Kim Jong-un has his work cut out for him. Many state-run businesses still exist, though they are largely inefficient. Power outages are frequent, and there’s no internet. Coherent lending activity or rough outlines of a capital market or even Silicon Valley don’t exist. There’s no framework for private property ownership in a formal way.

“It’s the early stages of marketization of North Korea,” said Bennett of the Rand Corp. “The markets don’t totally dominate the economy yet.”

Some of the most successful private enterprises are run by elites and a new moneyed class. This newly wealthy is referred to as the donju, or rising bourgeois. It’s difficult to estimate the group’s size or scope of their business activities, according to experts. But inside a place like North Korea, economic power translates into political power — influence that potentially threatens the North’s single-man leadership model.

Kim Jong-un could reduce the power of donju. But that would hurt the North’s trajectory as the newly rich are central to its economy and a key source of government income, according to L’Homme. As the moneyed class evolves further, they’re likely to test the balance of power between the state and business community. But both sides ultimately want what Kim wants: survival.

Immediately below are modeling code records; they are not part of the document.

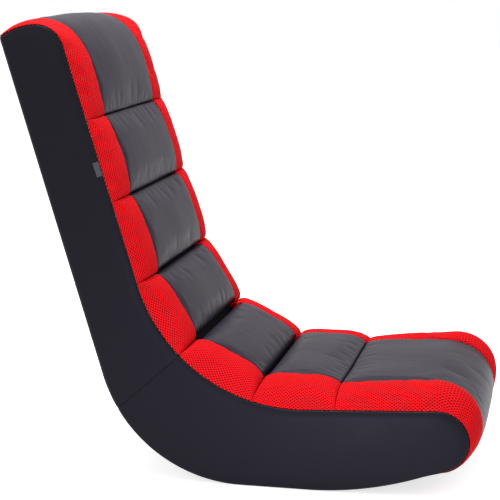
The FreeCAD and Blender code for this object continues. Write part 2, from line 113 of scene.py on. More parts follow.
room = bpy.data.worlds.new("white_room")
room.use_nodes = True
make = node_maker(room.node_tree)
room_light = room.node_tree.nodes["Background"]
plug(room_light, {"Color": WHITE, "Strength": 0.62})
room_back = make("Background", {"Color": WHITE, "Strength": 1.0})
room_mix = make("MixShader", {"Fac": seen_rays(make), 1: room_light.outputs[0],
                              2: room_back.outputs[0]})
plug(room.node_tree.nodes["World Output"], {"Surface": room_mix.outputs[0]})
scene.world = room

for name, place, power, width, tint in (
    ("lamp_front", (1.6, -0.9, 1.9), 8, 1.6, (1, 1, 1)),
    ("lamp_side", (-0.9, -2.6, 1.5), 12, 1.8, (1, 1, 1)),
    ("lamp_above", (-0.3, 0.2, 2.4), 50, 1.2, (1, 1, 1)),
    ("lamp_low", (0.06, -0.86, 0.06), 2.0, 0.14, (0.68, 0.66, 1)),
):
    light = bpy.data.lights.new(name, "AREA")
    light.energy = power
    light.size = width
    light.color = tint
    lamp = bpy.data.objects.new(name, light)
    lamp.location = place
    aim = Vector(LAMP_AIM) - Vector(place)
    lamp.rotation_euler = aim.to_track_quat("-Z", "Y").to_euler()
    scene.collection.objects.link(lamp)

camera_data = bpy.data.cameras.new("camera")
camera_data.sensor_width = 36
camera_data.lens = 112.4
camera = bpy.data.objects.new("camera", camera_data)
camera.location = CAMERA_PLACE
camera.rotation_euler = (math.pi / 2 - CAMERA_DOWN, 0, CAMERA_TURN)
scene.collection.objects.link(camera)
scene.camera = camera
scene.view_settings.view_transform = "Standard"

# Quilted centre. Seven channels of black faux leather over padding, four on the
# back and three on the seat; the first wraps over the top, the last round the
# nose. Cross seams draw them in and leave a dark gap, widest in the bend.

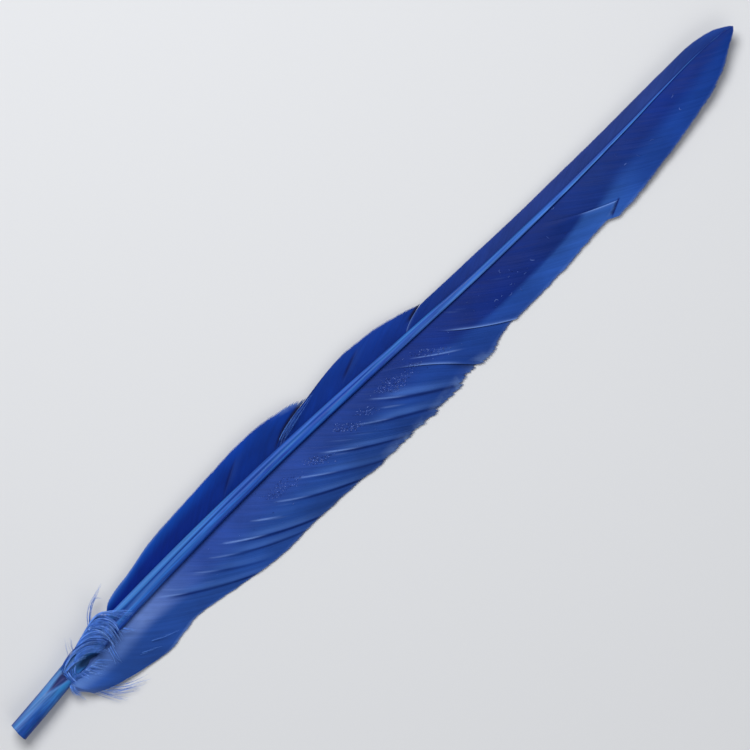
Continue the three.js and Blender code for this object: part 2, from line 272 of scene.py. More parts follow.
BORE_LENGTH, BORE_WALL, BORE_RINGS = 15, 0.45, 40
BORE_START = 0.12  # the hollow's first ring, this far inside the cut end
BLIND_WIDTH, BLIND_DEPTH = 0.3, 1.6  # the hollow's last ring: its share of the width, how far beyond
CUT_RAGGED = 0.12  # how uneven the cut end is
CUT_RUN, CUT_JOIN = 7, 4  # points round the cut to a turn, and to where it meets its own start
CUT_REACH = 1.5  # how far along the quill the unevenness goes


def rise(x):
    """How high the feather's underside lies above the floor at x."""
    towards_quill = np.clip((LEVEL_FROM - x) / LEVEL_FROM, 0, None)
    towards_tip = np.clip((x - LEVEL_TO) / (LENGTH - LEVEL_TO), 0, None)
    return QUILL_RISE * towards_quill**2 + TIP_RISE * towards_tip**2


def drawn_out(wave, power):
    """A sine or cosine that goes round an oval at power 2 and round a rounder box above it."""
    return np.sign(wave) * np.abs(wave) ** (2 / power)


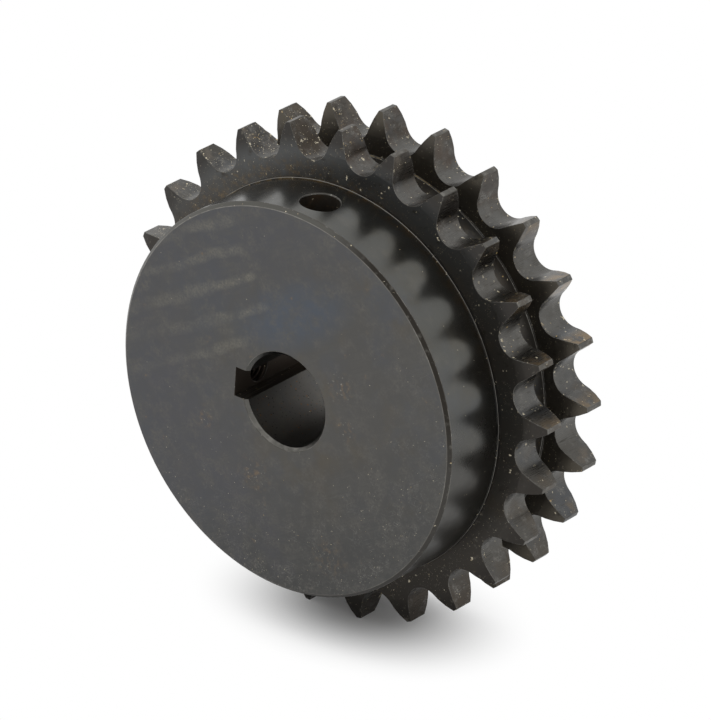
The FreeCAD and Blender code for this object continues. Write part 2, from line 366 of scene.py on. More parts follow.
# %% [markdown]
# ## From masks to a finished surface
#
# A finish starts from one tone with blue and brown clouds in it, and further tints are laid over it
# one by one, as a painter glazes. At the end comes the powder of dust and salt, cream with some
# orange, which hides the metal: where it lies, the surface is neither dark nor metallic. The bump
# height of each finish is given in millimetres, and `matt` is the share of plain, not metallic black.

# %% Layer the tints and close the finish
def tinted(tree, colour, layers):
    for mask, tint in layers:
        colour = add(tree, "Mix", {0: mask, 6: colour, 7: linear(tint)}, data_type="RGBA").outputs[2]
    return colour


def clouded(tree, coords, tone, blue, brown):
    return tinted(tree, linear(tone), [(zones(tree, coords, 18, 0.50, 0.66), blue),
                                       (zones(tree, coords, 12, 0.52, 0.68, offset=0.3), brown)])


def close_steel(tree, colour, dust, roughness, height, depth, matt=0.03):
    coords = add(tree, "TexCoord").outputs["Object"]
    orange = zones(tree, coords, 3, 0.53, 0.62, offset=0.65)
    powder = tinted(tree, linear("#CFC5AC"), [(orange, "#C0A268")])
    coated = add(tree, "Mix", {0: dust, 6: colour, 7: powder}, data_type="RGBA").outputs[2]
    metal = add(tree, "MapRange", {"Value": dust, "To Min": 1 - matt, "To Max": 0.0}).outputs[0]
    relief = add(tree, "Bump", {"Height": height, "Distance": depth / 1000, "Strength": 1.0}).outputs[0]
    surface = add(tree, "BsdfPrincipled", {"Base Color": coated, "Metallic": metal, "Roughness": roughness,
                                           "Normal": relief})
    add(tree, "OutputMaterial", {"Surface": surface.outputs[0]})


print("helpers: tinted, clouded, close_steel")

# %% [markdown]
# ## The faced ends: smears
#
# The hub's end was faced: the tool fed from the rim to the bore, and its marks are so fine that
# they only soften the shine. What the eye finds here is handling. Wiping left four or five pale
# smears, about 8 mm apart and tilted 27 degrees. Coordinates that are turned by 27 degrees draw them
# as a wave across the strokes, a little bent by noise, and masks end the strokes on all sides.

# %% Faced steel, the smears
FACED = "Faced steel, blackened"
SMEAR_TILT = math.radians(27)
SMEAR_GAP, SMEAR_PLACE, SMEAR_BEND = 7.8 / 1000, 24.8 / 1000, 2.4 / 1000
LOW_ONES_SHORTER, SMEAR_END, SMEAR_FULL = 11 / 1000, 7 / 1000, 4 / 1000

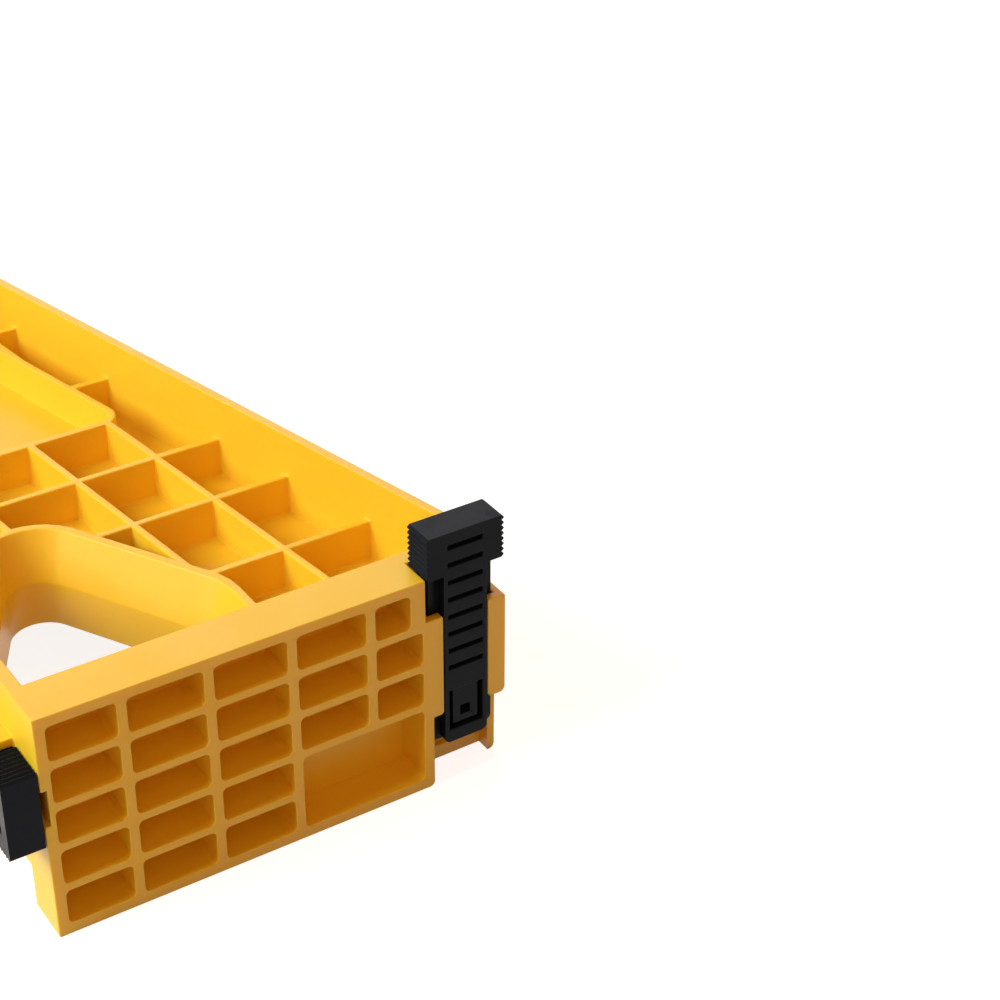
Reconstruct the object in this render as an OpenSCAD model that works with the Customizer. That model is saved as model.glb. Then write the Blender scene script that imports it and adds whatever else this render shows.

Looking even beyond the Trump-Kim meeting in Singapore, don’t expect deal-making and reform, as was seen with China or Vietnam. That’s not possible, because North Koreans don’t enjoy personal freedoms. While private business broadly is tolerated, activities such as consuming foreign media are forbidden. And it’s in this way that Kim is steering his economy — incrementally and on his terms.

“North Korea’s true intentions are not known,” said Victor Cha, senior advisor and Korea chair in testimony last week before the U.S. Senate Committee on Foreign Relations. Cha was George W. Bush’s top advisor on North Korea. “However, its goal may be to reach a peace agreement with the United States and all of the economic benefits that it would bring from China and South Korea, among others, but that ultimately Pyongyang will part with some, not all of their weapons capacity,” Cha said.